_WHAT YOU ARE ASKED TO DO_
Show all lines holding the string "picture".

_DATA LISTING_
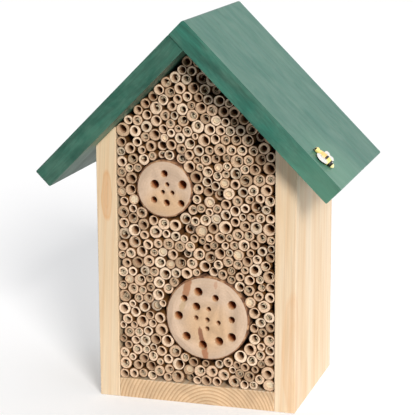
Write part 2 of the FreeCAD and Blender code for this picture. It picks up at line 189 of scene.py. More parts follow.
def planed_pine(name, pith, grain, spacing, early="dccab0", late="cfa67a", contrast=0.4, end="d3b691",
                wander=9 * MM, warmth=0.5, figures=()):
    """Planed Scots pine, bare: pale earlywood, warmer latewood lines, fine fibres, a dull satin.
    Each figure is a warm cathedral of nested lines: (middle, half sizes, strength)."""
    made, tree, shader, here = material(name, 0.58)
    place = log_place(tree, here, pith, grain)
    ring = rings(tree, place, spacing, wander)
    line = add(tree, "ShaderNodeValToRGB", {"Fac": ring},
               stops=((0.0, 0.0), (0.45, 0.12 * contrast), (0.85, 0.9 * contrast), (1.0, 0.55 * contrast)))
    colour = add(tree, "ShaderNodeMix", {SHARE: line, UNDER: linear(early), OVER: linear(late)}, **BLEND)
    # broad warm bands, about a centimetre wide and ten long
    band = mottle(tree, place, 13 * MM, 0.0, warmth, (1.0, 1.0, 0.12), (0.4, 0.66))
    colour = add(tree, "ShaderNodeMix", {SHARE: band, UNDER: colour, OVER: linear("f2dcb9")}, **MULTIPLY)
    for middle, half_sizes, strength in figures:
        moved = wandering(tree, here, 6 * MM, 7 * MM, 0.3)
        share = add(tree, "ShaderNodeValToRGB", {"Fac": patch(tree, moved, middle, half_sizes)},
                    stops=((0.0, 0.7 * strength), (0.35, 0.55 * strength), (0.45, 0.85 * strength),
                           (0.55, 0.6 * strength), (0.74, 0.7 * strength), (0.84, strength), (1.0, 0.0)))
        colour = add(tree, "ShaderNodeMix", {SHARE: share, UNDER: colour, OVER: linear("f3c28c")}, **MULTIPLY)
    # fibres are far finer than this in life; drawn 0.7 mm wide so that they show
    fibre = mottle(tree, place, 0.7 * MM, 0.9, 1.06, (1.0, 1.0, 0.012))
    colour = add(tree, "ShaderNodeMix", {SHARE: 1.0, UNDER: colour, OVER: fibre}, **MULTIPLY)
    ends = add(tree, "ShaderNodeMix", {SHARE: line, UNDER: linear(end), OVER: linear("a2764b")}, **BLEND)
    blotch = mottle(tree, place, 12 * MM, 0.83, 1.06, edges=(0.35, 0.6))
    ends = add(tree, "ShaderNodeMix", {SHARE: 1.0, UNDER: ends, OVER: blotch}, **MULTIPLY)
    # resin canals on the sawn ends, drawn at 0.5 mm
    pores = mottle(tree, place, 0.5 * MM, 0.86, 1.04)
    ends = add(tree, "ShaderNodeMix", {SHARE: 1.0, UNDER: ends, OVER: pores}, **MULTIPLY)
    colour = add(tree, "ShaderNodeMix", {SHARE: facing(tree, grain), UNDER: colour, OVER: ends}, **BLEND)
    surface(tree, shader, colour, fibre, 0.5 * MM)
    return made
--
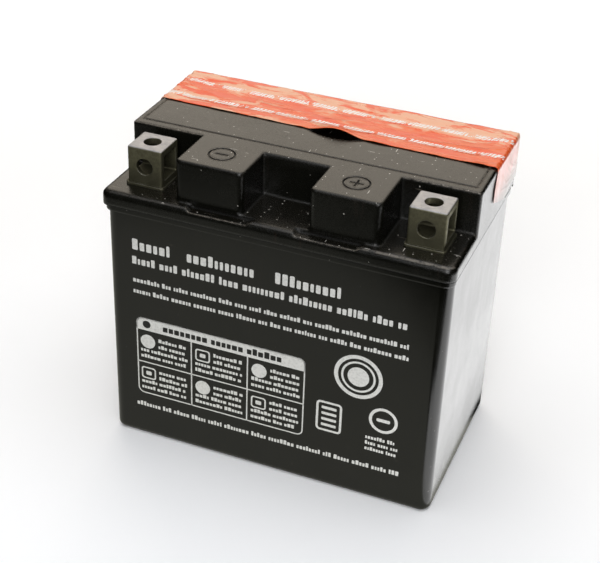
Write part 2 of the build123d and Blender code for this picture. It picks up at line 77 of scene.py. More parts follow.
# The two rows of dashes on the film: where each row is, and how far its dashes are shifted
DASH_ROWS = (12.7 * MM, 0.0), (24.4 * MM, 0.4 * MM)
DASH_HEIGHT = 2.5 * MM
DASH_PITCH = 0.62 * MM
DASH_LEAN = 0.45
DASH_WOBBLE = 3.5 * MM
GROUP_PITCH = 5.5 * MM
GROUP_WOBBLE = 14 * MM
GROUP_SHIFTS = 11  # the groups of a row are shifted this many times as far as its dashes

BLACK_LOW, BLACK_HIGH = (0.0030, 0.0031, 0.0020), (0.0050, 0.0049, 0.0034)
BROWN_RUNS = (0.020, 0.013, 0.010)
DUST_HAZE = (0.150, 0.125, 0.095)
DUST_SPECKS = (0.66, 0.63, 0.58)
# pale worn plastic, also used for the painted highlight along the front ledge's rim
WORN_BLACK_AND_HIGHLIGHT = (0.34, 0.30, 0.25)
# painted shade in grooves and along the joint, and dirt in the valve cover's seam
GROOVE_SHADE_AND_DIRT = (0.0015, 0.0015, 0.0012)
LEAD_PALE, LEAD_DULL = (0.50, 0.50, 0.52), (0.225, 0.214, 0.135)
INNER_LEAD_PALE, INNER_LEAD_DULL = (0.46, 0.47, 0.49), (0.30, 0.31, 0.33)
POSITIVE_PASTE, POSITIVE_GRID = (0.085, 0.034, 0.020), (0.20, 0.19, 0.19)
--
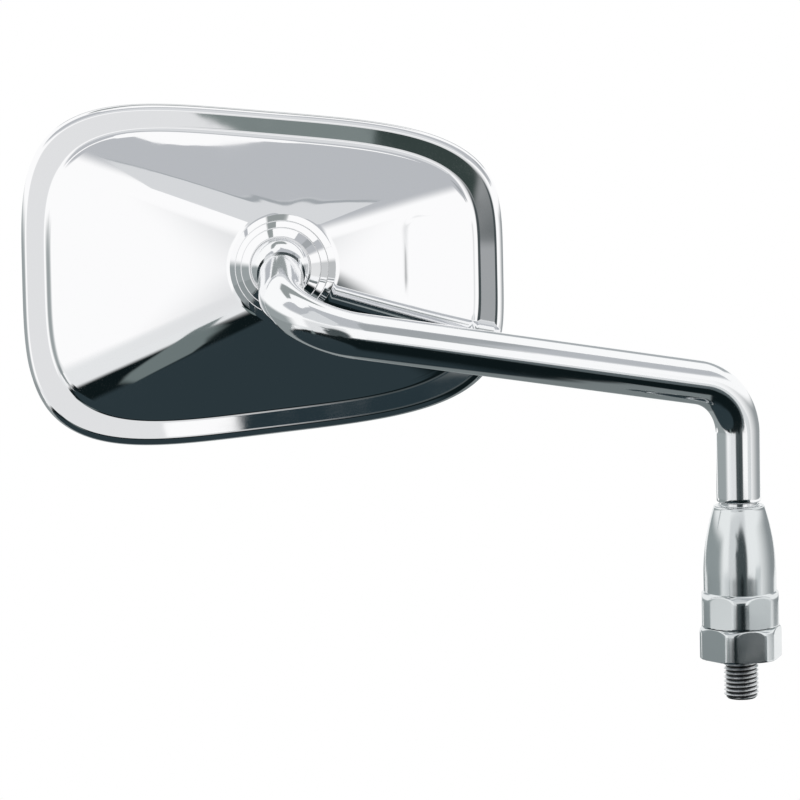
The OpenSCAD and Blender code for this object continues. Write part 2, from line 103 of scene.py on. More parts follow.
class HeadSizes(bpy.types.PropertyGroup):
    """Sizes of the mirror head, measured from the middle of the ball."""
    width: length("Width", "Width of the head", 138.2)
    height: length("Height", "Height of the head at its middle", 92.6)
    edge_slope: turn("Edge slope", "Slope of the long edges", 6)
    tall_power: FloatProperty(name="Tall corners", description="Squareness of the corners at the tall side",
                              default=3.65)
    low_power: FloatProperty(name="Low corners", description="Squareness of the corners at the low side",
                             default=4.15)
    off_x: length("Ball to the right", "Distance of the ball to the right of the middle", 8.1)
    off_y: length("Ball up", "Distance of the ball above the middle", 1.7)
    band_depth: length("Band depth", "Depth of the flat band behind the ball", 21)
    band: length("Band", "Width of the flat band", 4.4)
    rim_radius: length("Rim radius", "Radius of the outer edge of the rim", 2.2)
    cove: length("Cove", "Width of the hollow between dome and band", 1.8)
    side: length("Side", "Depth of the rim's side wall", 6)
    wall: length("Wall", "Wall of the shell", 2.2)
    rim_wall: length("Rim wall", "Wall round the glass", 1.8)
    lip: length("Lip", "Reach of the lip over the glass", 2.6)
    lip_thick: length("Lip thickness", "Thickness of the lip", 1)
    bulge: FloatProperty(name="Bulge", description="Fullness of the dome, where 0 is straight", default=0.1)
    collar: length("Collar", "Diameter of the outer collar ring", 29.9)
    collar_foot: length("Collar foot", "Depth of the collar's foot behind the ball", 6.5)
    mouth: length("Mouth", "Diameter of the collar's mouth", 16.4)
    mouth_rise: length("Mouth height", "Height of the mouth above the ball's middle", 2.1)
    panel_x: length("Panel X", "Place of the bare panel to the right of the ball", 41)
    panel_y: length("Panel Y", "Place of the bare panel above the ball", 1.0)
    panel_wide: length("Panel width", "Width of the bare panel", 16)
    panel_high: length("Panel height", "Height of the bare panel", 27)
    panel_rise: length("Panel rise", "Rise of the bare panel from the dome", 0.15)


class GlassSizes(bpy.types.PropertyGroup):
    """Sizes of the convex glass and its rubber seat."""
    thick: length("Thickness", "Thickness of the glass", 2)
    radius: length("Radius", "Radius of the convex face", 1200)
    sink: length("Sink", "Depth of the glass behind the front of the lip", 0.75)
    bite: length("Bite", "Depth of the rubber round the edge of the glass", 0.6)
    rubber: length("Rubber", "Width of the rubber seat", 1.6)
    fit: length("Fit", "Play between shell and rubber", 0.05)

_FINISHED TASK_
Write part 2 of the FreeCAD and Blender code for this picture. It picks up at line 189 of scene.py. More parts follow.
Write part 2 of the build123d and Blender code for this picture. It picks up at line 77 of scene.py. More parts follow.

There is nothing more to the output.